Todos estos derechos deben servir de norma y referencia a las leyes positivas de los estados[1], como es el caso de nuestra Constitución. El verdadero fin del derecho positivo es la recta aplicación de los derechos que dimanan de la persona humana en la concreta y compleja realidad de la convivencia social, a fin de hacer realidad el ideal de justicia, a la que el jurista romano Domicio Ulpiano (ca. 170-228) definía como “dar a cada uno lo suyo”[2].

Dar a cada uno lo suyo significa dar a la persona lo que le corresponde conforme a su naturaleza y dignidad, y a sus acciones deliberadas. Sólo así se puede vivir en la tranquilidad del orden, que, como decía san Agustín (354-430), “es la disposición que asigna a las cosas diferentes y a las iguales el lugar que les corresponde”[3].

Por eso, Publio Iuventius Celso (s. II d.C.) afirmaba: “Saber leyes no es conocer sus palabras, sino su fuerza y valor”[4]. Ciertamente, saber leyes significa comprender que el derecho positivo existe como una regla de vida social que tiende a establecer un orden que responda a las exigencias de la justicia, haciendo que las personas se encuentren entre sí con la dignidad que les es propia.

Conscientes de esto, procuremos y promovamos el conocimiento y la observancia responsable de los derechos y deberes propios y ajenos, teniendo presente que, como decía José Campillo Sáinz (1917-1998): “Cuando se vulnera el derecho de uno solo, se agravia y pone en peligro el derecho de todos”[5].

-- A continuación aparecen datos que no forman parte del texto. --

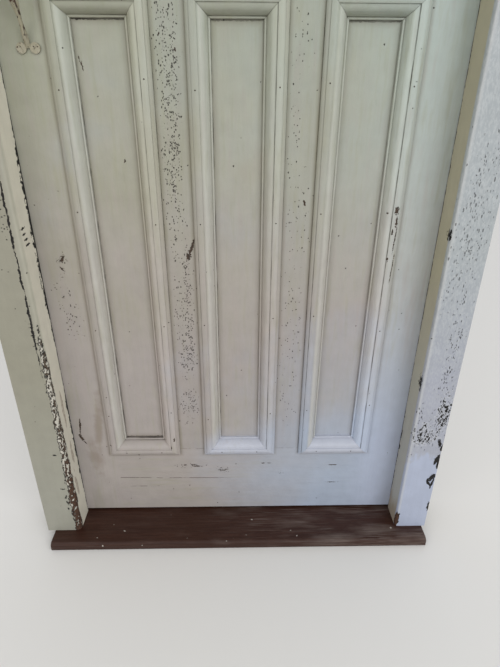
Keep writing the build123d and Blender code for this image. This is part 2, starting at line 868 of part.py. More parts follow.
with BuildPart() as cylinder_plug:
    round_in((latch_x, latch_z), plug_radius, cylinder_y)
    keyway = about(latch_z, keyway_height / 2)
    block(about(latch_x, keyway_width / 2), (cylinder_y[0] - 1, outer_face + 12), keyway, Mode.SUBTRACT)
    tail_bar = about(latch_z, tail_bar_width / 2)
    block(about(latch_x, tail_bar_thickness / 2), (cylinder_y[1], tail_y[0] - cam_gap), tail_bar)
save(cylinder_plug, "cylinder_plug")
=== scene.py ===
"""An old painted front door in its frame: the looks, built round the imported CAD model.

The frame's X runs from the lock side to the hinge side, Y from outdoors to indoors and Z up, in metres.
"""

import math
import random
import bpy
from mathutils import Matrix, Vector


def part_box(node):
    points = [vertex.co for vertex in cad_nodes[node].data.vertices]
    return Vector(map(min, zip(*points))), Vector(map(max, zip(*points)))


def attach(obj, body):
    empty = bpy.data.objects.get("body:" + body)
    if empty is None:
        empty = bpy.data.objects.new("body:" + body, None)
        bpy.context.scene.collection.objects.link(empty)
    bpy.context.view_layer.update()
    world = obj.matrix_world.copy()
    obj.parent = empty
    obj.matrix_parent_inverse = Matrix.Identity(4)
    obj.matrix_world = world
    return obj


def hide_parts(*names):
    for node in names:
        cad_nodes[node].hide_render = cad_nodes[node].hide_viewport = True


bl_info = {
    "name": "Old panelled front door",
    "version": (1, 0, 0),
    "blender": (4, 5, 0),
    "location": "View3D > Sidebar > Front door",
    "description": "Dresses the CAD model of a panelled front door with worn paint, timber and metal",
    "category": "Object",
}

import bpy
from bpy.props import FloatProperty, FloatVectorProperty, PointerProperty
from mathutils import Matrix, Vector

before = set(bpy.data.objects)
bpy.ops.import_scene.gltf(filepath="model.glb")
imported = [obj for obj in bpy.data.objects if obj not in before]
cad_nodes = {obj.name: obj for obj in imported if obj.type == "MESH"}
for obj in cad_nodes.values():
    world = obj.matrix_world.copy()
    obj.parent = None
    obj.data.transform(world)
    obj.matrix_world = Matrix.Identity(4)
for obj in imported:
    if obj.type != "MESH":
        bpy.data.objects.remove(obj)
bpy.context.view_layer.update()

# Places read from the CAD model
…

*El autor ha sido profesor de Filosofía del Derecho en la Escuela Libre de Derecho de Puebla, en la Universidad Popular Autónoma del Estado de Puebla y en la Universidad de las Américas Puebla.

[1]Cfr. Comisión Teológica Internacional, “En busca de una ética universal: nueva mirada sobre la ley natural”, n. 5.
[2] “Digesto”, 1, § 1.
[3] Cfr. SAN AGUSTÍN, “La ciudad de Dios”, XIX, 13, 1.
[4] “Digesto”, 1, 3, 17.
[5] CAMPILLO SÁINZ José, “La Dignidad del Abogado, algunas consideraciones sobre ética profesional”, VI Edición, Ed. Porrúa, S.A., México, 1996, p. 16.